His martyrdom (AD 62) was the subject of extended interest as well:
•Josephus describes his death: the high priest Ananus “was a bold man in his temper, and very insolent; he was also of the sect of the Sadducees, who were very rigid in judging offenders, above all the rest of the Jews, as we have already observed; when, therefore, Ananus was of this disposition, he thought he had now a proper opportunity . . . so he assembled the Sanhedrim of the judges, and brought before them the brother of Jesus, who was called Christ, whose name was James, and some others, and when he had formed an accusation against them as breakers of the law, he delivered them to be stoned” (Antiquities 20:9:1).

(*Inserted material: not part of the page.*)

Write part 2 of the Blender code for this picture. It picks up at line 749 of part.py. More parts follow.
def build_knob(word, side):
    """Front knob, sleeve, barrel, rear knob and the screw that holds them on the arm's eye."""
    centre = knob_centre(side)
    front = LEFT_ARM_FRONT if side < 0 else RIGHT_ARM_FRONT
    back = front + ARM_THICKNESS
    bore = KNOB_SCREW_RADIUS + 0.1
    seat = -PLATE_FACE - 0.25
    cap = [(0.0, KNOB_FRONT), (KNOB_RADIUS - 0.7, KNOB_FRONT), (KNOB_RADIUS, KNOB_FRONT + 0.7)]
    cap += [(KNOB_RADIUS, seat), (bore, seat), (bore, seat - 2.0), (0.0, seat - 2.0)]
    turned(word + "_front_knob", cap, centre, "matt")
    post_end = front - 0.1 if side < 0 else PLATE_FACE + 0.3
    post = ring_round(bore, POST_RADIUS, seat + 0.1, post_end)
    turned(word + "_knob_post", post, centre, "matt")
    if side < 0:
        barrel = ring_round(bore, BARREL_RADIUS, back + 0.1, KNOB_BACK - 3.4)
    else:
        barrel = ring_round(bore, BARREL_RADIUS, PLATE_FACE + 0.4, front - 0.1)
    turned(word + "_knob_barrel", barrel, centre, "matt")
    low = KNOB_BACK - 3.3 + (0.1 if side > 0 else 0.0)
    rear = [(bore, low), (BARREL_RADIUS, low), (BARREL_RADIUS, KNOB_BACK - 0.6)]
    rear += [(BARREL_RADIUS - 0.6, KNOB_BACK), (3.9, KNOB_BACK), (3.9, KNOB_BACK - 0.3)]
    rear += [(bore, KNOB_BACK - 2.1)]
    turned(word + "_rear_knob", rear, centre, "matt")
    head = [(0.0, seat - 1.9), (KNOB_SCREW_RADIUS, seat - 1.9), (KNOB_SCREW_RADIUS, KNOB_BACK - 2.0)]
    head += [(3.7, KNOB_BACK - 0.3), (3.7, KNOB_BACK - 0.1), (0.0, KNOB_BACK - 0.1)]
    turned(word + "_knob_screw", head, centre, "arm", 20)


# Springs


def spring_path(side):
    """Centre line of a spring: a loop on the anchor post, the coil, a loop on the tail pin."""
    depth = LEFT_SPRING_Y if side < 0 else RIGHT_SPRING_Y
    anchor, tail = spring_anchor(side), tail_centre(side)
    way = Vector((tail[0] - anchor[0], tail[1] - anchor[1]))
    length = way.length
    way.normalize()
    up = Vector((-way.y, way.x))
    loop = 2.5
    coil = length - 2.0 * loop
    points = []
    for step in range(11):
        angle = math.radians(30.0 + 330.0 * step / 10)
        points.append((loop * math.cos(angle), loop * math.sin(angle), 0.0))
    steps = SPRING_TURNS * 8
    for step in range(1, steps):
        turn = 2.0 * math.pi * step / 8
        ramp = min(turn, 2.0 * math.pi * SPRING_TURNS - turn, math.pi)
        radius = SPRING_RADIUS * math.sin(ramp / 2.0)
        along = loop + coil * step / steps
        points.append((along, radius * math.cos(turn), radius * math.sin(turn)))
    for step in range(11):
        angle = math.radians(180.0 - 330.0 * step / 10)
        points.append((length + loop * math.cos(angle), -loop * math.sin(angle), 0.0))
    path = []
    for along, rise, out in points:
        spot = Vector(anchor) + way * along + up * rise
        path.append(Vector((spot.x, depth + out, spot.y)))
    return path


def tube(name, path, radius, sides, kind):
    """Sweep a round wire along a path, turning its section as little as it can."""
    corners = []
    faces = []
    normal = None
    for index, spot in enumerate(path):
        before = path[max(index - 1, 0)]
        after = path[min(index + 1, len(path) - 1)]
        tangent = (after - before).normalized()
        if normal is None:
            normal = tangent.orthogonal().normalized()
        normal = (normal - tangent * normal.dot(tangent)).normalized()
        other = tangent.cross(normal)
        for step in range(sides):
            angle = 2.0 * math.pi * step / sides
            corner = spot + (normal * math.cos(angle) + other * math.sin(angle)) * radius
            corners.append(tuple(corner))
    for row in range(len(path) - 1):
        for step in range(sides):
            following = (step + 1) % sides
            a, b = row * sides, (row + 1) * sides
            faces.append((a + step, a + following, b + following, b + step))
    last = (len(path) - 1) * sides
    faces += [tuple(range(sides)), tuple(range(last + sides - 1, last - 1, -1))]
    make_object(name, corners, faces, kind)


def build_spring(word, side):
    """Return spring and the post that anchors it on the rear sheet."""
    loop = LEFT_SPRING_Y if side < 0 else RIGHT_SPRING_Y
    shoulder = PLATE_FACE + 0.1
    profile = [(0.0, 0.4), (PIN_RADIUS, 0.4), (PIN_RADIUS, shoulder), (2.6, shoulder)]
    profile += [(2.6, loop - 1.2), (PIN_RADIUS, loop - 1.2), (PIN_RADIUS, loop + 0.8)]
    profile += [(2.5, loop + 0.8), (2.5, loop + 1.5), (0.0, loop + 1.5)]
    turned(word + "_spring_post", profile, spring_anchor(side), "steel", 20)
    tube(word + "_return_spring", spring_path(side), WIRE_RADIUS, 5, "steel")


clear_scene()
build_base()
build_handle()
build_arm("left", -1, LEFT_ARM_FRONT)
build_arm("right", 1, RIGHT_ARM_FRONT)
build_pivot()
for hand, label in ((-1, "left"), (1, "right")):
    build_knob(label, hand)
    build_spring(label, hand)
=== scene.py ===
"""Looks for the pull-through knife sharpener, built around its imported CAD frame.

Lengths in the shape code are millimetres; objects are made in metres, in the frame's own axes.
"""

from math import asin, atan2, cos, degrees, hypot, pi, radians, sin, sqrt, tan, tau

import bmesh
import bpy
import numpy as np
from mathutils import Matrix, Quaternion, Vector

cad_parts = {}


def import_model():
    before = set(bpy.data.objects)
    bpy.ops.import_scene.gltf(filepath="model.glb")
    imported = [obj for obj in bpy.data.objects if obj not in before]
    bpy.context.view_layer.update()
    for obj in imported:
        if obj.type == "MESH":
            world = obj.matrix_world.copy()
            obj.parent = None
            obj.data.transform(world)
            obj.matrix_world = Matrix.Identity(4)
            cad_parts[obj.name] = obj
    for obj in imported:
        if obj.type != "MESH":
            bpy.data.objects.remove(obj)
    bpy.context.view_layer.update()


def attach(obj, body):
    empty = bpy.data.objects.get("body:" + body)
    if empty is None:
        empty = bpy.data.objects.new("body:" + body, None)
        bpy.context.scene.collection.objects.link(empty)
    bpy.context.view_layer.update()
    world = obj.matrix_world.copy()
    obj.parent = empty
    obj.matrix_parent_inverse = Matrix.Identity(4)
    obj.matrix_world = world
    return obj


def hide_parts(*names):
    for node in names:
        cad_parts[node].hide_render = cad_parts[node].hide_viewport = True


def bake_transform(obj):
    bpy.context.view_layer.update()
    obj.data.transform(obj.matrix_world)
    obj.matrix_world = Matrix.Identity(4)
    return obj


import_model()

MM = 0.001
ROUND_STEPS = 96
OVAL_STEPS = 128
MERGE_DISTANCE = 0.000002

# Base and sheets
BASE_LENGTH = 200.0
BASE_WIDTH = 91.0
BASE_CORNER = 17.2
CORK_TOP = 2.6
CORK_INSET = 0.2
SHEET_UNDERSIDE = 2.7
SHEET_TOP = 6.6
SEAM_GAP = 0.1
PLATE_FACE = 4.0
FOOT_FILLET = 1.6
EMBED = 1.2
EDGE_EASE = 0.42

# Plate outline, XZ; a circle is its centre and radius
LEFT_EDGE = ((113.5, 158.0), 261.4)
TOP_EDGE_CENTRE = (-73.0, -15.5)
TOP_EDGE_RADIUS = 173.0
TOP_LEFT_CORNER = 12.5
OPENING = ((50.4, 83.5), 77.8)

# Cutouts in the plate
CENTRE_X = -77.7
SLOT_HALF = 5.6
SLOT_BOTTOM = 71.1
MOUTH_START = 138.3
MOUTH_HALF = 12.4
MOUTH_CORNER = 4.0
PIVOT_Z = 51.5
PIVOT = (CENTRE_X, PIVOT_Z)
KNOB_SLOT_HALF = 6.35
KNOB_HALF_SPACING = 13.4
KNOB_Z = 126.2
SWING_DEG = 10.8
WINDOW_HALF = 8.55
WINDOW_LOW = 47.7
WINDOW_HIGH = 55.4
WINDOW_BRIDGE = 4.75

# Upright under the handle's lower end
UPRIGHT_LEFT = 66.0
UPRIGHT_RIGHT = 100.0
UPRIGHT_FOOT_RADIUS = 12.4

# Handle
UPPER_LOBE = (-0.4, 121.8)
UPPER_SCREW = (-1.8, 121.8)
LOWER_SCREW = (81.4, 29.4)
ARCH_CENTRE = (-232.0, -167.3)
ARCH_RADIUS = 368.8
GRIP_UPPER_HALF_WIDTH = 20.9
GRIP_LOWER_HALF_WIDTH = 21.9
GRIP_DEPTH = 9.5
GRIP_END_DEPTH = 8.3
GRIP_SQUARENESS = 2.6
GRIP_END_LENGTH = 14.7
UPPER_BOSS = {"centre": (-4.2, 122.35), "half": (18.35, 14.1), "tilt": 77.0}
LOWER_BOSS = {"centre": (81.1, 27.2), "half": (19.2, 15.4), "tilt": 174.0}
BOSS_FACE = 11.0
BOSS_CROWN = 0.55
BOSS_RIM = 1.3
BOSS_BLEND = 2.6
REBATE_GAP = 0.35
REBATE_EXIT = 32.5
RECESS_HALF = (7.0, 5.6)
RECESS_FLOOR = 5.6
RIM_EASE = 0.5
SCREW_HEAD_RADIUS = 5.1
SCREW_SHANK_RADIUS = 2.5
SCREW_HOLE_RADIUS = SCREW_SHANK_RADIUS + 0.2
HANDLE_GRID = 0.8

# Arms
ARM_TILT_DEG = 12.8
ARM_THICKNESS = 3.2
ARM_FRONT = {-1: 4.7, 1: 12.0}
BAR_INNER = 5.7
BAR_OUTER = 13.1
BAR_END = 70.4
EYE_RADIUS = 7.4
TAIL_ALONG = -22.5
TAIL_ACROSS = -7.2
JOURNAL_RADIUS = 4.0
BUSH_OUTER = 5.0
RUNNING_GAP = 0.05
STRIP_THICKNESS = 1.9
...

•The circumstances which led to his death are noted by Hegesippus: as a Passover neared, the Jewish leaders positioned James on a wing of the temple and asked him to persuade the crowds “not to be led astray by Jesus.” His response: “‘Why do you ask me respecting Jesus the Son of Man? He is now sitting in the heavens, on the right hand of great Power, and is about to come on the clouds of heaven.’ And as many were confirmed, and gloried in this testimony of James, and said, Hosanna to the son of David, these same priests and Pharisees said to one another, ‘We have done badly in affording such testimony to Jesus, but let us go up and cast him down, that they may dread to believe in him'” (Eusebius, ibid).